The award has been a "bloody disaster" for her as a writer, she told the BBC.
In an interview with BBC Radio, Lessing, 88, said she has been hounded by the media since capturing the prestigious prize last October and that has made writing a novel almost impossible.
"All I do is give interviews and spend time being photographed," she told the program Front Row. "I don't have any energy anymore."
The author now says she might give up on writing novels altogether. Her latest book is a partly fictional memoir, Alfred and Emily.
"This is why I keep telling anyone younger than me, don't imagine you'll have it forever. Use it while you've got it because it'll go. It's sliding away like water down a plughole."
Lessing — whose best-known works include The Golden Notebook and The Good Terrorist — is the 11th woman to win the Nobel Prize for literature in its 106-year history.
At the time she said the win was "astonishing and amazing."
The Swedish Ambassador to London, Staffan Carlsson, presented the award to her in the U.K. in January after ill health kept her from travelling to Stockholm to accept the prize.
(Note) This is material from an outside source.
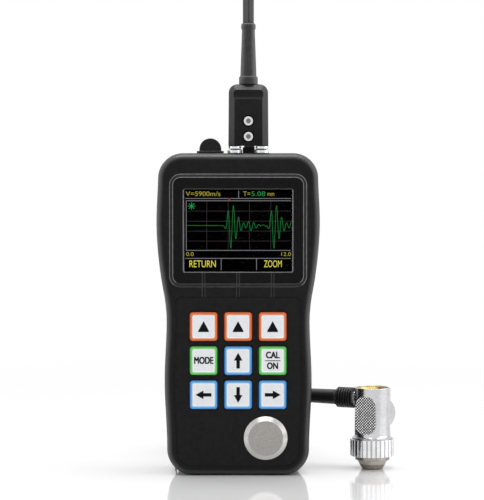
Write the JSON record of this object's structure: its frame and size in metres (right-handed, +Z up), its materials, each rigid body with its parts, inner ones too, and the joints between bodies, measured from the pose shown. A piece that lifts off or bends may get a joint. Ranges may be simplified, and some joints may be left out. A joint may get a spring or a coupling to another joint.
{
  "type": "ultrasonic thickness gauge",
  "caption": "Hand-held ultrasonic thickness gauge with colour display, square key pad and test disc, joined by a twin lead to a two-crystal contact probe.",
  "frame": {"origin": "centre of the case's foot, where the upright gauge rests", "axes": "+X to the user's right, +Y from the display side to the back, +Z up along the case"},
  "size_m": [0.1131, 0.1142, 0.2463],
  "materials": {
    "case": "fine grained black",
    "seal": "matte",
    "window": "clear with a dark tint",
    "display": "smooth",
    "sheet": "fine matte",
    "key_orange": "satin, pale field inside a coloured border",
    "key_green": "satin, pale field inside a coloured border",
    "key_blue": "satin, pale field inside a coloured border",
    "test_steel": "fine ground",
    "board": "solder mask",
    "chips": "moulded",
    "screw_steel": "zinc plated",
    "switches": "moulded",
    "cells": "satin",
    "contacts": "plated spring bronze",
    "connector_metal": "nickel plated",
    "cap_rubber": "matte",
    "plug_plastic": "satin moulded",
    "boot_rubber": "satin",
    "lead": "satin",
    "strap": "woven hook and loop",
    "probe_metal": "satin chrome",
    "probe_knurl": "diamond knurled",
    "probe_brass": "turned",
    "nose_nickel": "satin nickel",
    "delay_resin": "ground resin",
    "crystal": "ceramic",
    "cork": "fine cork"
  },
  "bodies": {
    "gauge": {"front_shell": "case", "rear_shell": "case", "case_gasket": "seal", "display_window": "window", "lcd_module": "display", "keypad_overlay": "sheet", "zero_disc": "test_steel", "main_board": "board", "board_screws": "screw_steel", "board_chips": "chips", "key_switches": "switches", "case_screws": "screw_steel", "battery_left": "cells", "battery_right": "cells", "bridge_contact": "contacts", "terminal_contacts": "contacts", "connector_board": "board", "usb_socket": "connector_metal", "cap_anchor": "cap_rubber", "socket_left": "connector_metal", "socket_right": "connector_metal", "cord_fall": "lead", "cord_coil": "lead", "cord_tail": "lead", "cord_tie": "strap", "probe_body": "probe_metal", "probe_grips": "probe_knurl", "probe_insert": "probe_brass", "probe_collar": "probe_metal", "probe_nose": "nose_nickel", "probe_face": "delay_resin", "probe_elements": "crystal", "probe_barrier": "cork", "probe_boot": "boot_rubber"},
    "door": {"battery_door": "case"},
    "cap": {"usb_cap": "cap_rubber"},
    "plug": {"plug_front_half": "plug_plastic", "plug_rear_half": "plug_plastic", "plug_pin_left": "connector_metal", "plug_pin_right": "connector_metal", "plug_screws": "screw_steel", "plug_boot": "boot_rubber", "cord_rise": "lead"},
    "soft_key_left": {"key_soft_left": "key_orange"},
    "soft_key_middle": {"key_soft_middle": "key_orange"},
    "soft_key_right": {"key_soft_right": "key_orange"},
    "menu_key": {"key_menu": "key_green"},
    "up_key": {"key_up": "key_blue"},
    "power_key": {"key_power": "key_green"},
    "left_key": {"key_left": "key_blue"},
    "down_key": {"key_down": "key_blue"},
    "right_key": {"key_right": "key_blue"}
  },
  "joints": [
    {"name": "battery_door_slide", "type": "slide", "parent": "gauge", "child": "door", "axis": [0, 0, -1], "range_m": [0, 0.012]},
    {"name": "cap_hinge", "type": "hinge", "parent": "gauge", "child": "cap", "pos_m": [-0.0131, 0.00475, 0.15055], "axis": [-1, 0, 0], "range_deg": [0, 100]},
    {"name": "plug_pull", "type": "slide", "parent": "gauge", "child": "plug", "axis": [0, 0, 1], "range_m": [0, 0.01]},
    {"name": "soft_key_left_press", "type": "slide", "parent": "gauge", "child": "soft_key_left", "axis": [0, 1, 0], "range_m": [0, 0.0008], "stiffness_N_per_m": 3000, "springref_m": -0.0002},
    {"name": "soft_key_middle_press", "type": "slide", "parent": "gauge", "child": "soft_key_middle", "axis": [0, 1, 0], "range_m": [0, 0.0008], "stiffness_N_per_m": 3000, "springref_m": -0.0002},
    {"name": "soft_key_right_press", "type": "slide", "parent": "gauge", "child": "soft_key_right", "axis": [0, 1, 0], "range_m": [0, 0.0008], "stiffness_N_per_m": 3000, "springref_m": -0.0002},
    {"name": "menu_key_press", "type": "slide", "parent": "gauge", "child": "menu_key", "axis": [0, 1, 0], "range_m": [0, 0.0008], "stiffness_N_per_m": 3000, "springref_m": -0.0002},
    {"name": "up_key_press", "type": "slide", "parent": "gauge", "child": "up_key", "axis": [0, 1, 0], "range_m": [0, 0.0008], "stiffness_N_per_m": 3000, "springref_m": -0.0002},
    {"name": "power_key_press", "type": "slide", "parent": "gauge", "child": "power_key", "axis": [0, 1, 0], "range_m": [0, 0.0008], "stiffness_N_per_m": 3000, "springref_m": -0.0002},
    {"name": "left_key_press", "type": "slide", "parent": "gauge", "child": "left_key", "axis": [0, 1, 0], "range_m": [0, 0.0008], "stiffness_N_per_m": 3000, "springref_m": -0.0002},
    {"name": "down_key_press", "type": "slide", "parent": "gauge", "child": "down_key", "axis": [0, 1, 0], "range_m": [0, 0.0008], "stiffness_N_per_m": 3000, "springref_m": -0.0002},
    {"name": "right_key_press", "type": "slide", "parent": "gauge", "child": "right_key", "axis": [0, 1, 0], "range_m": [0, 0.0008], "stiffness_N_per_m": 3000, "springref_m": -0.0002}
  ]
}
The Nobel Prize, worth $1.5 million US, bears the name of dynamite inventor Alfred Nobel and was first awarded in 1901 in accordance with Nobel's will.
Lessing, who was born in Iran, grew up in Rhodesia (now Zimbabwe) before settling in England in 1949.
Her debut novel The Grass is Singing was published the following year. She has written more than 50 novels, plays, memoirs and collections of short stories.